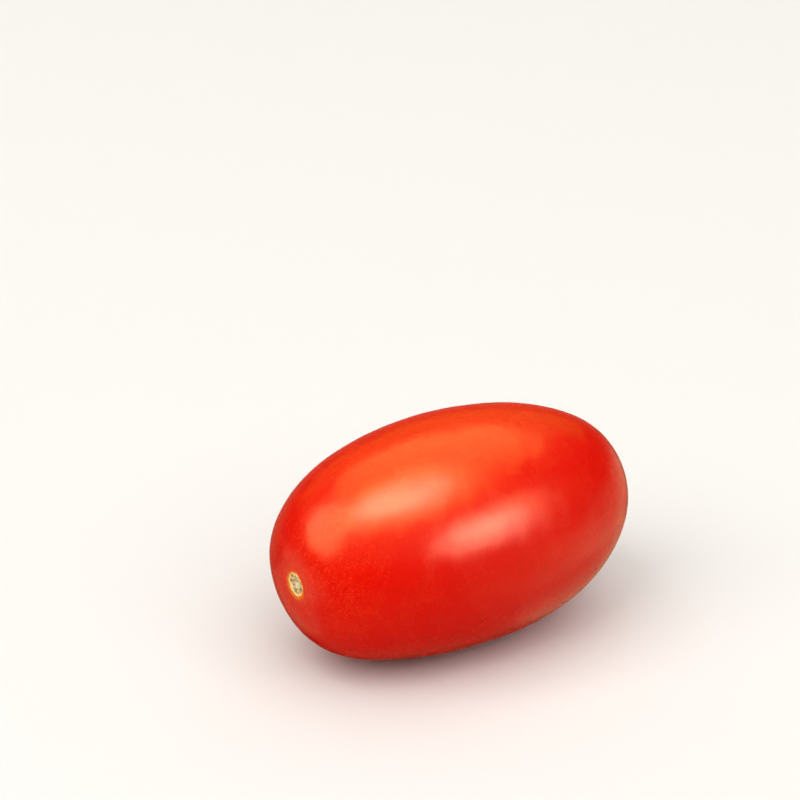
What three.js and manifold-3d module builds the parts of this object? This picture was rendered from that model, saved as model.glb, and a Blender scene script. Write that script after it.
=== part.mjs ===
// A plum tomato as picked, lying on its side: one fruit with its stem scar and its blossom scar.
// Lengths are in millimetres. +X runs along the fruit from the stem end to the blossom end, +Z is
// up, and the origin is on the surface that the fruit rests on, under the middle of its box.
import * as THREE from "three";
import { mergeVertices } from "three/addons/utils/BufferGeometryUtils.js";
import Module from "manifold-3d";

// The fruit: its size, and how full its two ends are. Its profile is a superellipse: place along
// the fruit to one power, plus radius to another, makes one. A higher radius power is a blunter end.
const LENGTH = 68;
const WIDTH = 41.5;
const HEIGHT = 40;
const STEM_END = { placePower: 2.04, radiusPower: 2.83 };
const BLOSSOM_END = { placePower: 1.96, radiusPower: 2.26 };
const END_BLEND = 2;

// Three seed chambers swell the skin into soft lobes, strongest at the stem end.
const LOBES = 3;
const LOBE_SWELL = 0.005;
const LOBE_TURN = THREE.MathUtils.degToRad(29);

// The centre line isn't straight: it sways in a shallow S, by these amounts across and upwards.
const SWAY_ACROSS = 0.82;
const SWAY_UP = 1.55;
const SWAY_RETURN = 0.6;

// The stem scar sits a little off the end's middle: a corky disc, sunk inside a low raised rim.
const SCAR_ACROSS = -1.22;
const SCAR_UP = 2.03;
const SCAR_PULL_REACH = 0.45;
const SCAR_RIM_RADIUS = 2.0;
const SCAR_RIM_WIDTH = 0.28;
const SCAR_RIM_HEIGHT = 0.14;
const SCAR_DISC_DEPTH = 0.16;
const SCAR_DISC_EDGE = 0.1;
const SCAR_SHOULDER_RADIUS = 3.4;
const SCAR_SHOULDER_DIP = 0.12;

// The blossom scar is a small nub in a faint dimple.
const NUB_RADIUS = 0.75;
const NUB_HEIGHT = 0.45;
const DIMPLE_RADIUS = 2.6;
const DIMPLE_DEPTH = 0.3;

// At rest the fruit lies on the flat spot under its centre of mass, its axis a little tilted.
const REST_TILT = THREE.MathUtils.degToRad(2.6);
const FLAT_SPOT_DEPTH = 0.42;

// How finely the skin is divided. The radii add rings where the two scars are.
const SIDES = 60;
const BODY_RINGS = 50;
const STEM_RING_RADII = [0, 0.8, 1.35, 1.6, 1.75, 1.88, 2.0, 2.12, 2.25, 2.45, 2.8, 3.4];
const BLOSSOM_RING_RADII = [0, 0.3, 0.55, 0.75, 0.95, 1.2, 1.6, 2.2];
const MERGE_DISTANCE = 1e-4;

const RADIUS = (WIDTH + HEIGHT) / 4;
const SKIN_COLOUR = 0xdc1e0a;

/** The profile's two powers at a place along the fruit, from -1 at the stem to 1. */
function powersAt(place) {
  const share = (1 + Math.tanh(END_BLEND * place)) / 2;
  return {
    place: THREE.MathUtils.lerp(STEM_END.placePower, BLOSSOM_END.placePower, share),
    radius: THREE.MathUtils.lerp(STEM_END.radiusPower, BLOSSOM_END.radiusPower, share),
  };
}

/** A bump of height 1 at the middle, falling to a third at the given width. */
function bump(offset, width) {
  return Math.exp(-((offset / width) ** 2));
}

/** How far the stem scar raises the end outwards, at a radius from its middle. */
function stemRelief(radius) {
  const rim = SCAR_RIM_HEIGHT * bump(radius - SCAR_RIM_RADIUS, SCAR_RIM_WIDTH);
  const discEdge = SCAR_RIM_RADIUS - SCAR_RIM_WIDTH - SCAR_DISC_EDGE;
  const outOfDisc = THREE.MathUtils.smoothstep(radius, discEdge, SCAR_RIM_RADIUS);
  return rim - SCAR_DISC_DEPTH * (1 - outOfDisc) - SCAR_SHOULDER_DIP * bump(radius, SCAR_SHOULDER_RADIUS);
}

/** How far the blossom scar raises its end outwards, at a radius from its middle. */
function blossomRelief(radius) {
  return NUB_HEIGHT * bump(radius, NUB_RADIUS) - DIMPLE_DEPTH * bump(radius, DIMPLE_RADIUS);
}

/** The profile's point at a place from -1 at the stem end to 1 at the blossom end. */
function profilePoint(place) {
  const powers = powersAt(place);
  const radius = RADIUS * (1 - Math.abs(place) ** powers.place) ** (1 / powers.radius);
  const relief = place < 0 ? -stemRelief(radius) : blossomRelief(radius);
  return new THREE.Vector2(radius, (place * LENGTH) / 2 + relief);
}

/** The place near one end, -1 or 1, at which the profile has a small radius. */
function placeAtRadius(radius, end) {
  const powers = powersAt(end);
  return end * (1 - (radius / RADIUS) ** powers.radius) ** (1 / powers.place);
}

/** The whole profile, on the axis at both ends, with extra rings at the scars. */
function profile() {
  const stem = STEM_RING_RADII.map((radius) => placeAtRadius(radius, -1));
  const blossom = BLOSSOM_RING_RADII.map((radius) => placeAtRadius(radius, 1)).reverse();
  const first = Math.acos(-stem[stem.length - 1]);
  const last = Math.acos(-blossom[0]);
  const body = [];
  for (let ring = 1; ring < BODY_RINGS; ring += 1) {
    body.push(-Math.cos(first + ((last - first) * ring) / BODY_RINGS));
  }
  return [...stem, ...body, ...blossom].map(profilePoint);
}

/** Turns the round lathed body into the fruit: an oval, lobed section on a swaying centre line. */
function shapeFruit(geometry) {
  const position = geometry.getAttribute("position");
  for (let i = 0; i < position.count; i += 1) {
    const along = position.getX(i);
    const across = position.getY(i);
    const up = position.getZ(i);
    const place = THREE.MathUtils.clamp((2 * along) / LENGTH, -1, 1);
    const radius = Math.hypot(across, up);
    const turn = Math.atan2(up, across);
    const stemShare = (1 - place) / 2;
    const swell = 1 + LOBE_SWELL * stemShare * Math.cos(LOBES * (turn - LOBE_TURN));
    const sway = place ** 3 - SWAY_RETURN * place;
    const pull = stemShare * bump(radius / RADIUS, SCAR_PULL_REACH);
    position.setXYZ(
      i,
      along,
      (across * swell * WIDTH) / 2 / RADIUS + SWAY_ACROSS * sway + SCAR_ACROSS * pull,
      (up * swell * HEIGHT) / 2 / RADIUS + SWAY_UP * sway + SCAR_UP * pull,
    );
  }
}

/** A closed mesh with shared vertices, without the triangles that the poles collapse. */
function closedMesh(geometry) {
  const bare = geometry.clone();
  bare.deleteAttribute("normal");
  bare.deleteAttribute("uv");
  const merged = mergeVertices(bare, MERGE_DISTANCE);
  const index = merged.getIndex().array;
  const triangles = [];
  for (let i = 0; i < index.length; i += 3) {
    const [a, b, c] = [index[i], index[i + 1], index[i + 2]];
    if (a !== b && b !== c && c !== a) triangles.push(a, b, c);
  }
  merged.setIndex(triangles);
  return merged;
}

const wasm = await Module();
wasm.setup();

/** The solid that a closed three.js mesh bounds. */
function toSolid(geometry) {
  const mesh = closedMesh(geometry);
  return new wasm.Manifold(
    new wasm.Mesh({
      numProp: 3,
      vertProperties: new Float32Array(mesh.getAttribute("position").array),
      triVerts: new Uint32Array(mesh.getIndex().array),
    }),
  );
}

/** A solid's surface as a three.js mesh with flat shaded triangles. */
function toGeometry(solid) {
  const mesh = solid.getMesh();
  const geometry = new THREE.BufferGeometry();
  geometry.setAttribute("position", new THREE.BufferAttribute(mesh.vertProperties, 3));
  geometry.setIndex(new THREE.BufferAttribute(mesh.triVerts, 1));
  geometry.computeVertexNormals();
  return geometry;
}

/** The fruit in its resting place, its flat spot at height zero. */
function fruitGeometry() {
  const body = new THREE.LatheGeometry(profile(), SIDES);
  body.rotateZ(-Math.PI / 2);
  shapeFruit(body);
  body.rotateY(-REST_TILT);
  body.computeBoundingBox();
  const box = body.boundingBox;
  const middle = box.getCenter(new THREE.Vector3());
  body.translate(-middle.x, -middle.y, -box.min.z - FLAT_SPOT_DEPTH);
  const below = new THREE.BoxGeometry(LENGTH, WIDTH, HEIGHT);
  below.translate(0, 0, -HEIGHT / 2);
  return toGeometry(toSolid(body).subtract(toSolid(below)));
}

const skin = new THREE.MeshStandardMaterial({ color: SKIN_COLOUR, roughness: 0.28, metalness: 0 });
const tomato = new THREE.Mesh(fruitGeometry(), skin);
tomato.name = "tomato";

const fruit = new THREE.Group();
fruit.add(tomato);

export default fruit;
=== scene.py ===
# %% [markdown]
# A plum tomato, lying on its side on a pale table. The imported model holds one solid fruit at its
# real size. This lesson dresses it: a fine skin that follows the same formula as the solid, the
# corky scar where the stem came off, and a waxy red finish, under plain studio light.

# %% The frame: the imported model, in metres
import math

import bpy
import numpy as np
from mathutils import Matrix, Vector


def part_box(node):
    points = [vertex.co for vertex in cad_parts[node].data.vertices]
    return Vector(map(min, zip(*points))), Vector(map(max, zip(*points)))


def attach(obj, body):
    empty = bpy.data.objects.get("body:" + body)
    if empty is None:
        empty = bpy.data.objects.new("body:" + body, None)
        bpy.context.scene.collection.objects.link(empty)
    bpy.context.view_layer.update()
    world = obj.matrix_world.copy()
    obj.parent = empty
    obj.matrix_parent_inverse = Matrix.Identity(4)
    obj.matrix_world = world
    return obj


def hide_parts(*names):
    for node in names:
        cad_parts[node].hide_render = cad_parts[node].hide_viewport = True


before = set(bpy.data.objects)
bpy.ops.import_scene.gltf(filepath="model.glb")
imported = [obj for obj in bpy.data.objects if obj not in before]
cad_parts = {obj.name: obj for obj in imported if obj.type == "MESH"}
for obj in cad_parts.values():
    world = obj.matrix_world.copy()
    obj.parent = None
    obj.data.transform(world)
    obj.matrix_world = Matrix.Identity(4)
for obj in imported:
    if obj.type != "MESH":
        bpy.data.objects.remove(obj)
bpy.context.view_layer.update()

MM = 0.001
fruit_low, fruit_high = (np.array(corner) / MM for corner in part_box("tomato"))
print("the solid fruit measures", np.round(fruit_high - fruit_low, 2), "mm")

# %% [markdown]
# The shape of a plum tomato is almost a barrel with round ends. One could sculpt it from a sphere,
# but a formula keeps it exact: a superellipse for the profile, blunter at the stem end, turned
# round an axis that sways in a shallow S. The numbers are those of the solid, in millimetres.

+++

▶ _WHAT IS NEEDED_
Nothing but the lines from the line that contains "const skin = new" through the line that contains "before = set(bpy.data.objects)" should be given again, each exactly as it stands, both ends included.

▶ _RESULT OF THE EXERCISE_
const skin = new THREE.MeshStandardMaterial({ color: SKIN_COLOUR, roughness: 0.28, metalness: 0 });
const tomato = new THREE.Mesh(fruitGeometry(), skin);
tomato.name = "tomato";

const fruit = new THREE.Group();
fruit.add(tomato);

export default fruit;
=== scene.py ===
# %% [markdown]
# A plum tomato, lying on its side on a pale table. The imported model holds one solid fruit at its
# real size. This lesson dresses it: a fine skin that follows the same formula as the solid, the
# corky scar where the stem came off, and a waxy red finish, under plain studio light.

# %% The frame: the imported model, in metres
import math

import bpy
import numpy as np
from mathutils import Matrix, Vector


def part_box(node):
    points = [vertex.co for vertex in cad_parts[node].data.vertices]
    return Vector(map(min, zip(*points))), Vector(map(max, zip(*points)))


def attach(obj, body):
    empty = bpy.data.objects.get("body:" + body)
    if empty is None:
        empty = bpy.data.objects.new("body:" + body, None)
        bpy.context.scene.collection.objects.link(empty)
    bpy.context.view_layer.update()
    world = obj.matrix_world.copy()
    obj.parent = empty
    obj.matrix_parent_inverse = Matrix.Identity(4)
    obj.matrix_world = world
    return obj


def hide_parts(*names):
    for node in names:
        cad_parts[node].hide_render = cad_parts[node].hide_viewport = True


before = set(bpy.data.objects)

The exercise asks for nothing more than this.